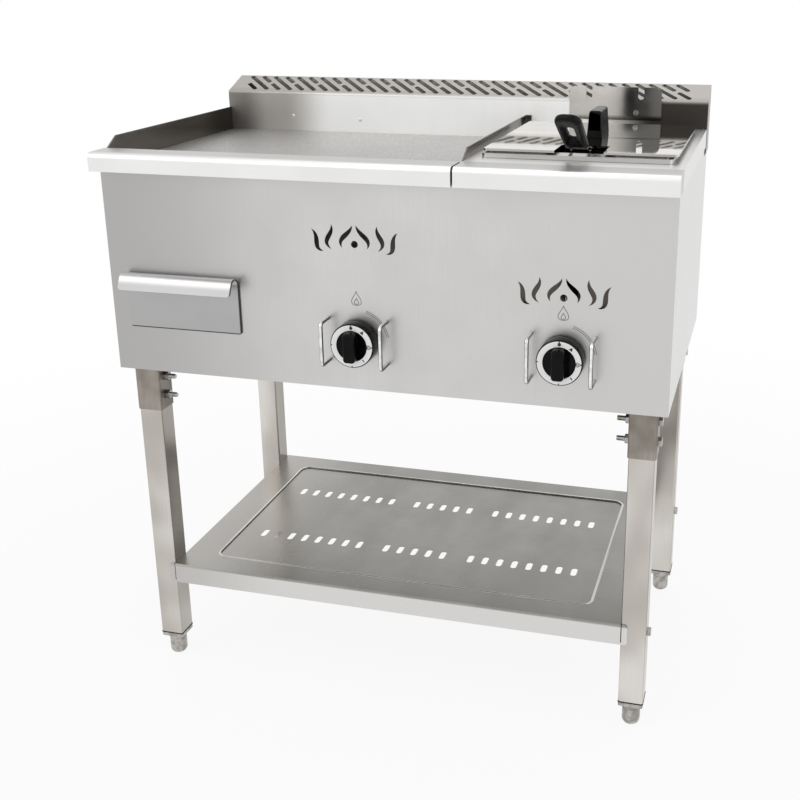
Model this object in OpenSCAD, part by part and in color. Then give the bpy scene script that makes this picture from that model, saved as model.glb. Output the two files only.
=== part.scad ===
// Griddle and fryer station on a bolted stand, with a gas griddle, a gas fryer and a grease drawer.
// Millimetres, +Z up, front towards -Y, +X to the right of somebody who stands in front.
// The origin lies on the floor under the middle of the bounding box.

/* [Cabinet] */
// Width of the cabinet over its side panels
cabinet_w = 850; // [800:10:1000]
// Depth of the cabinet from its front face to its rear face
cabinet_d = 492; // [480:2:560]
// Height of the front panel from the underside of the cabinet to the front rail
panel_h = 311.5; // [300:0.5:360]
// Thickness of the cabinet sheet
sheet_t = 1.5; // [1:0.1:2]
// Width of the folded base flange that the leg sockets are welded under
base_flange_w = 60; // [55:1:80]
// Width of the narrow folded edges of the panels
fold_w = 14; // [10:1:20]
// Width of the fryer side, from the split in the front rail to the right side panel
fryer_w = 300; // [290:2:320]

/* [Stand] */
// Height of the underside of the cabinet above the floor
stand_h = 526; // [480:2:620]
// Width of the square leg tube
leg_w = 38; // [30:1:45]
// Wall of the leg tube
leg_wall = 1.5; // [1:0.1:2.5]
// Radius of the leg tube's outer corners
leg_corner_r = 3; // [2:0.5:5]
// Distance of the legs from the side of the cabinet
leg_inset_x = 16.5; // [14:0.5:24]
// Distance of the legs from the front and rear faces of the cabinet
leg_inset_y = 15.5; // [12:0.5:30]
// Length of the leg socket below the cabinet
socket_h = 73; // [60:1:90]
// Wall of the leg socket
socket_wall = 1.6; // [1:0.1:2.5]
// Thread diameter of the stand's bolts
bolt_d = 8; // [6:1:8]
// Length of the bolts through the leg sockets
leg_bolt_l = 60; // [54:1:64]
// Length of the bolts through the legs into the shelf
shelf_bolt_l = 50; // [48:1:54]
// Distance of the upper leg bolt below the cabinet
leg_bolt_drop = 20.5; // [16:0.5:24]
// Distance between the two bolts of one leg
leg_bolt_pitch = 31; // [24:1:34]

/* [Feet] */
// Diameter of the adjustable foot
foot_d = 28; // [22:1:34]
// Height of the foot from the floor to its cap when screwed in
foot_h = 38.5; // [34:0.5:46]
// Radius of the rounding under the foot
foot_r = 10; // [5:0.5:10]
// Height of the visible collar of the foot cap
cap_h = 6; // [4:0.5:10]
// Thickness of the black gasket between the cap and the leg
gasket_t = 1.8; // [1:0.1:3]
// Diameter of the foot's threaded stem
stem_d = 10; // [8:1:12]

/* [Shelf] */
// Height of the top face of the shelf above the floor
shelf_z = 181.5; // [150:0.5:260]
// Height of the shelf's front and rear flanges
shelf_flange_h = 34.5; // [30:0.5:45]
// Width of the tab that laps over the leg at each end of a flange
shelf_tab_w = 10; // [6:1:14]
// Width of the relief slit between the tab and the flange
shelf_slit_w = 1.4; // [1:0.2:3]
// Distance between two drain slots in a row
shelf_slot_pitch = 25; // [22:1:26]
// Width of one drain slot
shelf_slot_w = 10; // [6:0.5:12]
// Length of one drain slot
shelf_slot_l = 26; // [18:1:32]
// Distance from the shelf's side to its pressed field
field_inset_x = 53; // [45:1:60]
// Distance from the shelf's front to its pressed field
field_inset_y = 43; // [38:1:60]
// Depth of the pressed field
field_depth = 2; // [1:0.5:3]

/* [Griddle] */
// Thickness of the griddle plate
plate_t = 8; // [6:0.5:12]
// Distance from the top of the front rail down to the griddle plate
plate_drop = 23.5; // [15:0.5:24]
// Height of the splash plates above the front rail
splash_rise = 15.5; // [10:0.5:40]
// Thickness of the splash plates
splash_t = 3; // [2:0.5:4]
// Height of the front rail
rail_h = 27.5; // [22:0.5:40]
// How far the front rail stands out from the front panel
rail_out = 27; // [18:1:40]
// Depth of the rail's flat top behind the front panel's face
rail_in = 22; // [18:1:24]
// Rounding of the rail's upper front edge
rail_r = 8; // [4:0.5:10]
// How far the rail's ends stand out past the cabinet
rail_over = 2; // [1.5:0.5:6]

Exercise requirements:
Give the listing above again, word for word.

Written reply:
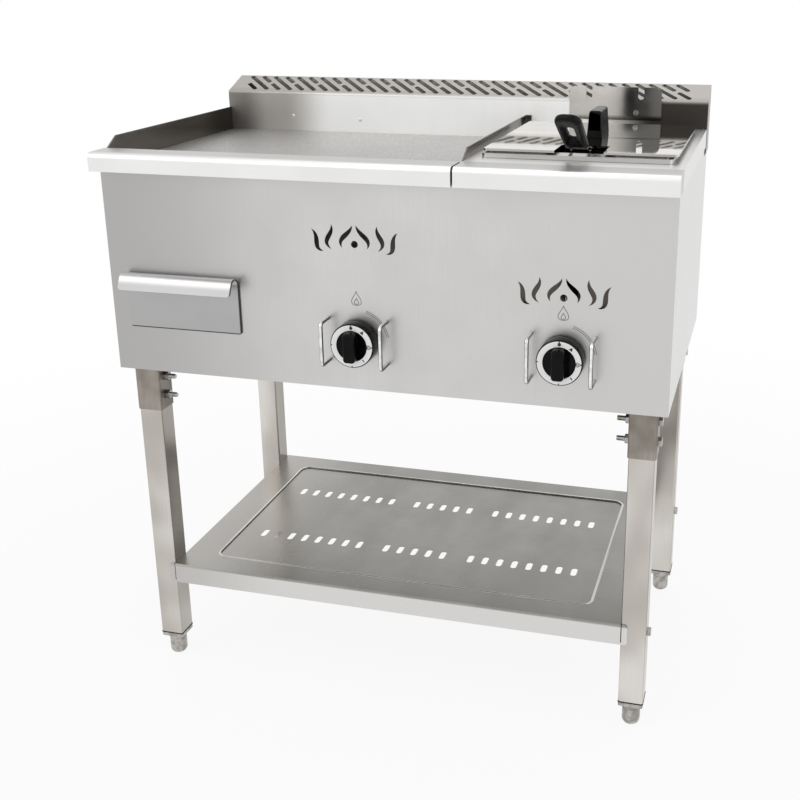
Model this object in OpenSCAD, part by part and in color. Then give the bpy scene script that makes this picture from that model, saved as model.glb. Output the two files only.
=== part.scad ===
// Griddle and fryer station on a bolted stand, with a gas griddle, a gas fryer and a grease drawer.
// Millimetres, +Z up, front towards -Y, +X to the right of somebody who stands in front.
// The origin lies on the floor under the middle of the bounding box.

/* [Cabinet] */
// Width of the cabinet over its side panels
cabinet_w = 850; // [800:10:1000]
// Depth of the cabinet from its front face to its rear face
cabinet_d = 492; // [480:2:560]
// Height of the front panel from the underside of the cabinet to the front rail
panel_h = 311.5; // [300:0.5:360]
// Thickness of the cabinet sheet
sheet_t = 1.5; // [1:0.1:2]
// Width of the folded base flange that the leg sockets are welded under
base_flange_w = 60; // [55:1:80]
// Width of the narrow folded edges of the panels
fold_w = 14; // [10:1:20]
// Width of the fryer side, from the split in the front rail to the right side panel
fryer_w = 300; // [290:2:320]

/* [Stand] */
// Height of the underside of the cabinet above the floor
stand_h = 526; // [480:2:620]
// Width of the square leg tube
leg_w = 38; // [30:1:45]
// Wall of the leg tube
leg_wall = 1.5; // [1:0.1:2.5]
// Radius of the leg tube's outer corners
leg_corner_r = 3; // [2:0.5:5]
// Distance of the legs from the side of the cabinet
leg_inset_x = 16.5; // [14:0.5:24]
// Distance of the legs from the front and rear faces of the cabinet
leg_inset_y = 15.5; // [12:0.5:30]
// Length of the leg socket below the cabinet
socket_h = 73; // [60:1:90]
// Wall of the leg socket
socket_wall = 1.6; // [1:0.1:2.5]
// Thread diameter of the stand's bolts
bolt_d = 8; // [6:1:8]
// Length of the bolts through the leg sockets
leg_bolt_l = 60; // [54:1:64]
// Length of the bolts through the legs into the shelf
shelf_bolt_l = 50; // [48:1:54]
// Distance of the upper leg bolt below the cabinet
leg_bolt_drop = 20.5; // [16:0.5:24]
// Distance between the two bolts of one leg
leg_bolt_pitch = 31; // [24:1:34]

/* [Feet] */
// Diameter of the adjustable foot
foot_d = 28; // [22:1:34]
// Height of the foot from the floor to its cap when screwed in
foot_h = 38.5; // [34:0.5:46]
// Radius of the rounding under the foot
foot_r = 10; // [5:0.5:10]
// Height of the visible collar of the foot cap
cap_h = 6; // [4:0.5:10]
// Thickness of the black gasket between the cap and the leg
gasket_t = 1.8; // [1:0.1:3]
// Diameter of the foot's threaded stem
stem_d = 10; // [8:1:12]

/* [Shelf] */
// Height of the top face of the shelf above the floor
shelf_z = 181.5; // [150:0.5:260]
// Height of the shelf's front and rear flanges
shelf_flange_h = 34.5; // [30:0.5:45]
// Width of the tab that laps over the leg at each end of a flange
shelf_tab_w = 10; // [6:1:14]
// Width of the relief slit between the tab and the flange
shelf_slit_w = 1.4; // [1:0.2:3]
// Distance between two drain slots in a row
shelf_slot_pitch = 25; // [22:1:26]
// Width of one drain slot
shelf_slot_w = 10; // [6:0.5:12]
// Length of one drain slot
shelf_slot_l = 26; // [18:1:32]
// Distance from the shelf's side to its pressed field
field_inset_x = 53; // [45:1:60]
// Distance from the shelf's front to its pressed field
field_inset_y = 43; // [38:1:60]
// Depth of the pressed field
field_depth = 2; // [1:0.5:3]

/* [Griddle] */
// Thickness of the griddle plate
plate_t = 8; // [6:0.5:12]
// Distance from the top of the front rail down to the griddle plate
plate_drop = 23.5; // [15:0.5:24]
// Height of the splash plates above the front rail
splash_rise = 15.5; // [10:0.5:40]
// Thickness of the splash plates
splash_t = 3; // [2:0.5:4]
// Height of the front rail
rail_h = 27.5; // [22:0.5:40]
// How far the front rail stands out from the front panel
rail_out = 27; // [18:1:40]
// Depth of the rail's flat top behind the front panel's face
rail_in = 22; // [18:1:24]
// Rounding of the rail's upper front edge
rail_r = 8; // [4:0.5:10]
// How far the rail's ends stand out past the cabinet
rail_over = 2; // [1.5:0.5:6]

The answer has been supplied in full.